For many midsized manufacturers, this presents a difficult challenge. Many manufacturers struggle to integrate data from their own systems, each with unique data formats. Exporting data from multiple systems in a way outside companies can use it can be even more difficult.
Once again, this is where data lakes can help. Data lakes can turn unstructured and semi-structured data into structured data without destroying the original data. This means manufacturers can output data in sensible formats to supply chain partners while retaining critical data on their production operations.
Food Traceability on a Budget
For most midsize manufacturers “smart manufacturing” may sound nice in theory, but their biggest worry is that the numbers won’t add up on paper. The truth is, until recently the numbers rarely did line up. However, thanks to new approaches, companies can integrate legacy systems, rather than having to replace them, and affordably adopt industry 4.0 solutions.
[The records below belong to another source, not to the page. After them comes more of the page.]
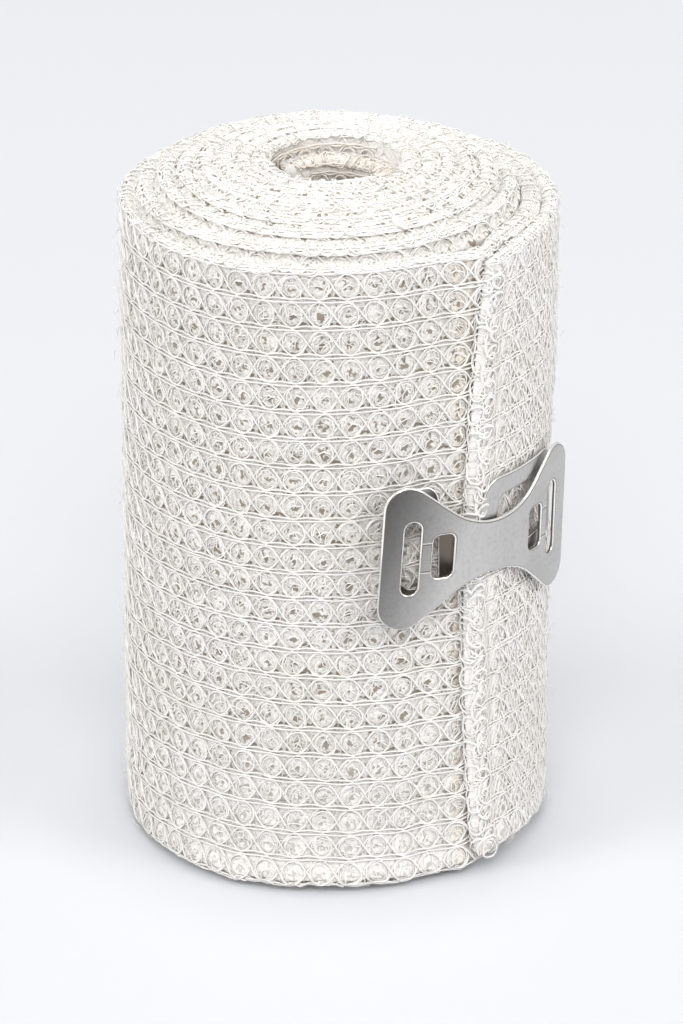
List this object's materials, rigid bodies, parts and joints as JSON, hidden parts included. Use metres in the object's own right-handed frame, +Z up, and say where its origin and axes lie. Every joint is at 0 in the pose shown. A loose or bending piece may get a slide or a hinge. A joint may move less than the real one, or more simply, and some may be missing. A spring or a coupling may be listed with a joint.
{
  "type": "crepe bandage roll with butterfly clip",
  "caption": "Roll of open-mesh stretch crepe bandage standing on end, its loose hemmed end held by a bent metal butterfly clip.",
  "frame": {"origin": "middle of the bounding box at the base, on the surface the roll stands on", "axes": "+Z up along the roll's axis; -Y is the side seen in the picture, with the loose end's edge and the clip to its right (+X)"},
  "size_m": [0.0664, 0.066, 0.1057],
  "materials": {
    "crepe_cloth": "matt off-white open-mesh cotton crepe",
    "clip_steel": "satin nickel-plated steel with bright edges"
  },
  "bodies": {
    "root": {"bandage_roll": "crepe_cloth", "clip_front_plate": "clip_steel", "clip_back_plate": "clip_steel"}
  },
  "joints": []
}
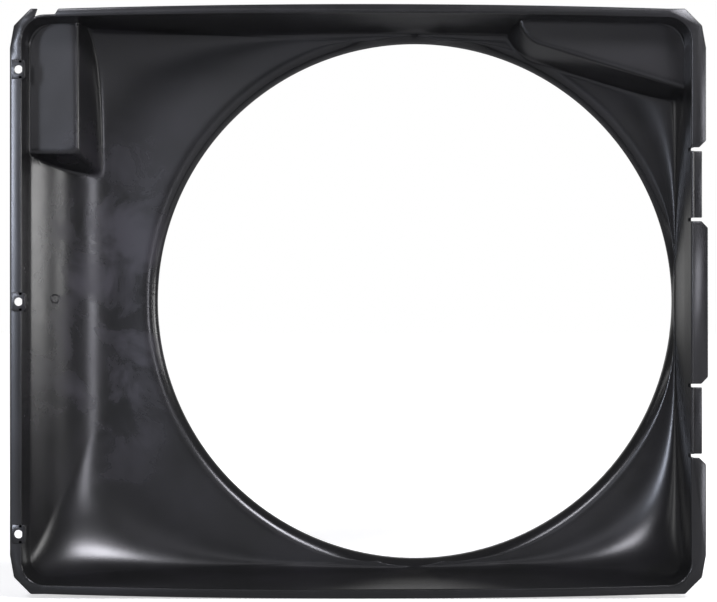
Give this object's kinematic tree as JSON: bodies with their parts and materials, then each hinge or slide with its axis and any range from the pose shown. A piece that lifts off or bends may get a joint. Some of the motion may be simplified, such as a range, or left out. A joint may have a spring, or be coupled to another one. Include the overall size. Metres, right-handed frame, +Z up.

Furthermore, best practices for industry 4.0 adoption include implementing new solutions in short sprints. Done correctly, the ROI from each sprint will fund the next, allowing the entire adoption journey to pay for itself.
Changes are coming for food manufacturers. These changes will keep consumers safer and increase food traceability. Soon, the days of pulling all the peanut butter off the shelves when a recall occurs will be a thing of the past. Instead, thanks to advanced traceability powered by cutting-edge technology, food manufacturers of all sizes will be able to pinpoint only the affected products, remove them from any level of the supply chain and continue selling safe products. Adapting to these changes will require manufacturers of all sizes to embrace smart manufacturing in bold new ways—and the payoff will be massive.